Los camareros y el café con leche





¿Tan difícil es comprender que caliente no signfica ardiendo?


No falla. Tanto si vas a una cafetería de alto copete como a la modesta tasca de la esquina y pides un café con leche, tienes una probabilidad cercana al cien por cien de que te lo pongan hirviendo. No caliente, ni siquiera muy caliente; literalmente hirviendo. Y si, despistado, das ingenuamente un trago según te lo ponen, te abrasarás las papilas gustativas al tiempo que no podrás evitar acordarte de todos los antepasados del amable hostelero cuanto menos de veinte generaciones para acá.

He de confesar que jamás me han gustado las cosas calientes -cuanto menos las muy calientes-, y que la sensación de achicharrarme la lengua y la garganta es una de las más desagradables que pueda imaginarme; por esta razón quizá me pase de susceptible, pero justo es de reconocer que clama al cielo la extrema afición de los camareros al segundo principio de la termodinámica, aquel que dice que cuanto más calor se le aplica a un cuerpo, más se incrementa su temperatura. Y si no se lo creen, fíjense en ese adminículo demoníaco que llevan incorporadas las cafeteras consistente en un vástago metálico capaz de hacer hervir la leche de la jarra en apenas unos segundos, el cual dejan sádicamente funcionando con tu leche -para espanto tuyo- hasta que ésta parece quedar convertida en algo parecido a un plasma ionizado.

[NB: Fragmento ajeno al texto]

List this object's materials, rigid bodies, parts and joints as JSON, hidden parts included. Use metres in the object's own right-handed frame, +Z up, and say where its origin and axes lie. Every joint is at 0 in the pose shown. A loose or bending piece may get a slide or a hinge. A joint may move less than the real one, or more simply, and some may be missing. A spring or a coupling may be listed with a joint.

Por supuesto siempre procuro curarme en salud pidiendo que me pongan la leche fría -es decir, del tiempo en leguaje cafeteril-, con la esperanza de que la temperatura final de la mezcla -el café ya de por sí sale bastante caliente de la cafetera- resulte razonablemente tolerable; pero despistes aparte, en muchas ocasiones tal precaución resulta por completo irrelevante, ya que al parecer la sordera selectiva suele ser una de las enfermedades profesionales más extendidas entre el gremio y, en consecuencia, el buen mozo no me hará ni maldito caso poniéndome el brebaje a una temperatura capaz de escaldar pollos.

Es una lástima que uno sea demasiado educado como para acabar haciendo lo que en el fondo le está pidiendo a gritos su primitiva mente reptiloide, una demostración práctica al camarero, concretamente sobre la piel de su cara, de la lección de Barrio Sésamo relativa a los conceptos de frío y caliente.